Tuesday, August 23, 2016

Oil an Engine's Life Blood The Crude Facts of Recycling

Oil an Engine's Life BloodThe Crude Facts of Recycling

-Alan Arnell

Oil is the lifeblood of any classic car engine.  Keeping your car running its best depends on to a great extent on the condition of your engine’s.  In classic 350ci small blocks and 427ci large blocks for example, may use high-volume oil pumps, windage trays and oil pans with extra capacity all contribute to your engine’s performance and if you neglect the frequency of changing your oil, the engine will suffer.  
What do you do with that all that oil after your have drained it from your high-horsepower engine?  The only correct thing is to recycle that used oil.  
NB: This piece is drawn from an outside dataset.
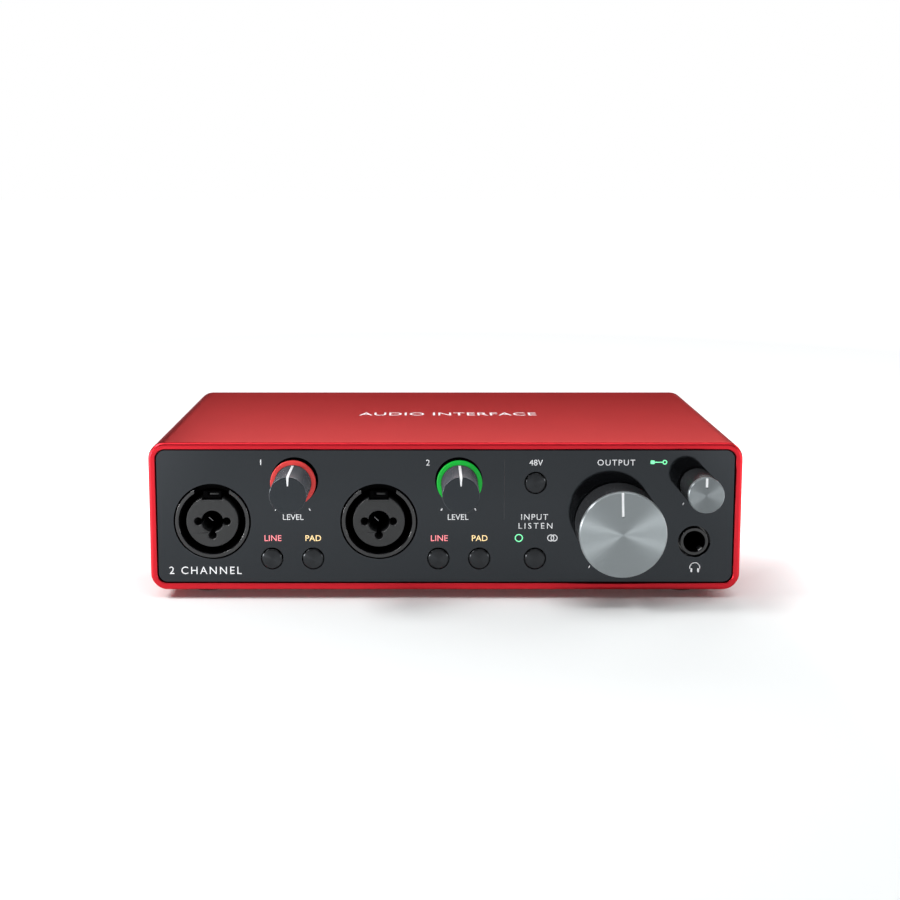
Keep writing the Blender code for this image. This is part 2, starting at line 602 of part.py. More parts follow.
ANODISED = material("red_anodised", (0.48, 0.03, 0.05), 0.38, 0.6)
GLOSS_BLACK = material("gloss_black", (0.02, 0.021, 0.024), 0.15)
MATTE_BLACK = material("matte_black", (0.012, 0.012, 0.013), 0.5)
DARK_PLASTIC = material("dark_plastic", (0.045, 0.047, 0.052), 0.4)
GREY_PLASTIC = material("grey_plastic", (0.05, 0.052, 0.055), 0.5)
DARK_METAL = material("dark_metal", (0.08, 0.08, 0.085), 0.35, 0.8)
ALUMINIUM = material("turned_aluminium", (0.62, 0.63, 0.65), 0.3, 1.0)
STEEL = material("steel", (0.45, 0.45, 0.46), 0.35, 1.0)
RUBBER = material("rubber", (0.015, 0.015, 0.015), 0.85)
WHITE = material("white_inlay", (0.85, 0.85, 0.85), 0.4)
BOARD_GREEN = material("board", (0.02, 0.12, 0.05), 0.5)
LIT = {1: material("halo_red", (0.9, 0.08, 0.08), 0.4), 2: material("halo_green", (0.02, 0.8, 0.1), 0.4)}

BUTTONS = {"phantom": (SWITCH_COLUMN_X, PHANTOM_Z), "direct": (SWITCH_COLUMN_X, BUTTON_Z)}
for channel in (1, 2):
    BUTTONS[f"inst_{channel}"] = (INST_X[channel - 1], BUTTON_Z)
    BUTTONS[f"pad_{channel}"] = (PAD_X[channel - 1], BUTTON_Z)

build_sleeve()
build_front_panel()
build_rear_panel()
build_tray()
build_feet()
build_rear_screws()
build_boards()
for channel in (1, 2):
    build_combo(channel, COMBO_X[channel - 1])
    build_gain(channel, GAIN_X[channel - 1])
build_capped_knob("monitor", MONITOR_X, MONITOR_Z, MONITOR_R, MONITOR_REACH, 48)
build_capped_knob("phones", PHONES_X, PHONES_Z, PHONES_R, PHONES_REACH, 28)
for button_name, (button_x, button_z) in BUTTONS.items():
    build_button(button_name, button_x, button_z)
build_phones_jack()
build_line_outs()
build_usb()
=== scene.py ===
import math

import bmesh
import bpy
from mathutils import Matrix, Vector


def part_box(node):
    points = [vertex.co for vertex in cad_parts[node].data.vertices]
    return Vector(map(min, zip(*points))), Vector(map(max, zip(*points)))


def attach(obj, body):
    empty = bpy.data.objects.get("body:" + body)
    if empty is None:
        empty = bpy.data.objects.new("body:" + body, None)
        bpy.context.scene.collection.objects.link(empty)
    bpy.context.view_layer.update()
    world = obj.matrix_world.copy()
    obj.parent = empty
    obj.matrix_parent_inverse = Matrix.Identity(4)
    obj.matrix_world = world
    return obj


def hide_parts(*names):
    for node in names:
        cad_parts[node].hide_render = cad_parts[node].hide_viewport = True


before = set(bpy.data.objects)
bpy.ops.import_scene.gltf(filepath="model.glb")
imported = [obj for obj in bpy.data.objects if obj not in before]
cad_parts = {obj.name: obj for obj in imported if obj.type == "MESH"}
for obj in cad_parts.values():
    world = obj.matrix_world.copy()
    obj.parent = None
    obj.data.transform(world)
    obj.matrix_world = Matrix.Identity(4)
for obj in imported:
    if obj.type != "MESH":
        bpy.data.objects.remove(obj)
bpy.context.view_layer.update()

MM = 0.001
CASE = "case"
ORIGIN = Vector((0, 0, 0))

# ---- sizes that the frame's boxes don't give ----
WALL = 2.05 * MM
CORNER_RADIUS = 5.0 * MM
PANEL_CORNER_RADIUS = 2.65 * MM
PANEL_EDGE = 0.12 * MM
BEHIND_PANEL = -2.3 * MM                    # flanges start here, forward of the face
COMBO_HOLE_R = 11.4 * MM
COMBO_FLANGE_R = 10.95 * MM
COMBO_BORE_R = 9.7 * MM
CORE_R = 7.7 * MM
JACK_BORE_R = 3.25 * MM
PIN_HOLE_R = 1.2 * MM
PIN_CIRCLE_R = 4.2 * MM
KEY_FLAT_Z = 6.5 * MM
KEY_NOTCH_HALF = 5.2 * MM
COLLAR_BORE_R = 5.55 * MM
HALO_BORE_R = 5.38 * MM
COLLAR_HOLE_R = 6.85 * MM
# the off-centre collar holes show a crescent of the collar's painted-shade black
COLLAR_HOLE_SHIFT = {1: (0.2 * MM, 0.15 * MM), 2: (-0.15 * MM, 0.15 * MM)}
SHAFT_HOLE_R = 3.9 * MM
SHAFT_BORE_R = 3.2 * MM
BUTTON_R = 2.95 * MM
BUTTON_HOLE_R = 3.27 * MM
PHONES_HOLE_R = 4.75 * MM
PHONES_BARREL_R = 4.1 * MM
PHONES_BORE_R = 3.2 * MM
LINE_OUT_BARREL_R = 5.2 * MM
SCREW_HOLE_R = 1.8 * MM
LOCK_SLOT_X = 68 * MM
POINTER_WIDTH = 0.75 * MM
POINTER_LEAN = math.radians(1.8)            # the large knob's, anticlockwise
KNOB_TRAVEL = math.radians(150)             # each way from upright
# the knob's side is coloured lighter than its face from here on: painted light, not a second colour
# of plastic
KNOB_FACE_EDGE_Y = -16.35 * MM              # a level knob's face colour ends here
KNOB_SIDE_Y = -16.2 * MM                    # and its side's colour starts here
KNURL_PITCH = 0.85 * MM
KNURL_DEPTH = 0.3 * MM
PRINT_THICKNESS = 0.02 * MM
LETTER_HEIGHT = 1.75 * MM
CAMERA_OFFSET = (-6.41 * MM, -341.8 * MM, 122.1 * MM)   # from the sleeve's lower front edge
CAMERA_PITCH = math.radians(6.388)
CAMERA_LENS = 47.52
CAMERA_SHIFT = (0.0293, -0.1556)
ROOM_WALL = 0.1
ROOM_CEILING = 0.45
FLOOR_FADE = (0.17, 0.75, 0.0, 0.85)        # metres from the middle, and the floor's glow there
FLOOR_SIDE, FLOOR_BACK = 0.09, 0.02
FLOOR_BEYOND = (0.0, 0.06, 0.0, 0.66)       # the same, past the object's sides and its back


# ---- places read from the frame ----
def middle(node):
    low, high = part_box(node)
    return (low + high) / 2


def radius_of(node):
    low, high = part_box(node)
    return (high.x - low.x) / 2


SLEEVE_LOW, SLEEVE_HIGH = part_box("case_sleeve")
PANEL_LOW, PANEL_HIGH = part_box("front_panel")
FACE = PANEL_LOW.y
REAR_LOW, REAR_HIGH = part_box("rear_panel")
BUTTONS = [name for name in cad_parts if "_button" in name]


# ---- materials ----
def shader(name, color, roughness, metallic=0.0, **inputs):
    """A Principled material; extra inputs are set on its own sockets."""
    made = bpy.data.materials.new(name)
    made.use_nodes = True
    principled = made.node_tree.nodes["Principled BSDF"]
    principled.inputs["Base Color"].default_value = (*color, 1.0)
    principled.inputs["Roughness"].default_value = roughness
    principled.inputs["Metallic"].default_value = metallic
    for socket, value in inputs.items():
        principled.inputs[socket.replace("_", " ")].default_value = value
    return made


def object_place(look):
    """Each point's place in its piece's own coordinates."""
    return look.node_tree.nodes.new("ShaderNodeTexCoord").outputs["Object"]


def split_xyz(owner, source):
    made = owner.node_tree.nodes.new("ShaderNodeSeparateXYZ")
    owner.node_tree.links.new(source, made.inputs["Vector"])
    return made.outputs


def map_range(owner, source, start, end, low, high, smooth=False):
    """Map a value between start and end to one between low and high."""
    made = owner.node_tree.nodes.new("ShaderNodeMapRange")
    made.interpolation_type = "SMOOTHSTEP" if smooth else "LINEAR"
    for socket, value in zip(("From Min", "From Max", "To Min", "To Max"), (start, end, low, high)):
        made.inputs[socket].default_value = value
    owner.node_tree.links.new(source, made.inputs["Value"])
    return made.outputs["Result"]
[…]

You will find almost all auto supply stores in your neighborhood will take used oil and have it recycled for no cost to you.  If that is not available just go to www.calrecycle.  You just enter your local Zip code and you will be told where you can help the environment and get rid of that nasty old oil.  


Automotive oil recycling involves the recycling of used oils and the creation of new products from the recycled oils, and includes the recycling of motor oil and hydraulic oil. Oil recycling also benefits the environment:  increased opportunities for consumers to recycle oil lessens the likelihood of used oil being dumped on lands and in waterways. For example, one gallon of motor oil dumped into waterways has the potential to pollute one million gallons of water.

Motor Oil

Oil being drained from an automobile, Recycled motor oil can be combusted as fuel, usually in plant boilers, space heaters, or industrial heating applications such as blast furnaces and cement kilns. Recycled motor oil can be distilled into diesel fuel or marine fuel in a process similar to oil re-refining, but without the final hydrotreating process.  The lubrication properties of motor oil persist, even in used oil, and it can be recycled indefinitely.

Used motor oil re-refining

Used oil re-refining is the process of restoring used oil to new oil by removing chemical impurities, heavy metals and dirt.  Used Industrial and automotive oil is recycled at re-refineries. The used oil is first tested to determine suitability for re-refining, after which it is dehydrated and the water distillate is treated before being released into the environment. Dehydrating also removes the residual light fuel that can be used to power the refinery, and additionally captures ethylene glycol for re-use in recycled antifreeze.

Next, industrial fuel is separated out of the used oil then vacuum distillation removes the lube cut (that is, the fraction suitable for reuse as lubricating oil) leaving a heavy oil that contains the used oil's additives and other by-products such as asphalt extender. The lube cut next undergoes hydro treating, or catalytic hydrogenation to remove residual polymers and other chemical compounds, and saturate carbon chains with hydrogen for greater stability.

Final oil separation, or fractionating, separates the oil into three different oil grades: Light viscosity lubricants suitable for general lubricant applications, low viscosity lubricants for automotive and industrial applications, and high viscosity lubricants for heavy-duty applications. The oil that is produced in this step is referred to as re-refined base oil (RRBL).
The final step is blending additives into these three grades of oil products to produce final products with the right detergent and anti-friction qualities. Then each product is tested again for quality and purity before being released for sale to the public.

Whether you're debating the need for oil independence or discussing the environmental impacts of oil drilling, there's no doubt about it: Oil is a hot topic of conversation. With so much of the conversation devoted to crude oil, the fate of more ordinary engine oils and petroleum-based lubricants is often overlooked. Nevertheless, by driving cars, mowing lawns, lubricating squeaky wheels and using countless other tools and gadgets, people generate thousands of gallons of waste oil each day. What happens to run-of-the-mill oil once it's been used and discarded?

Waste oil comes from an array of different sources, including do-it-yourselfers, auto shops, manufacturing companies, electric generating stations, HVAC companies and mining/smelter companies. Some of this oil (including a portion of the oil skimmed from oceans following industry accidents) is simply burned off. Waste oil that's too contaminated to meet U.S. Environmental Protection Agency (EPA) guidelines for recycling is disposed of as a hazardous material. Enough oil gets poured down sewers and drainage grates each year that the EPA has launched a campaign called "You Dump It, You Drink It" to educate home mechanics and small auto repair business owners about the proper way to dispose of oil.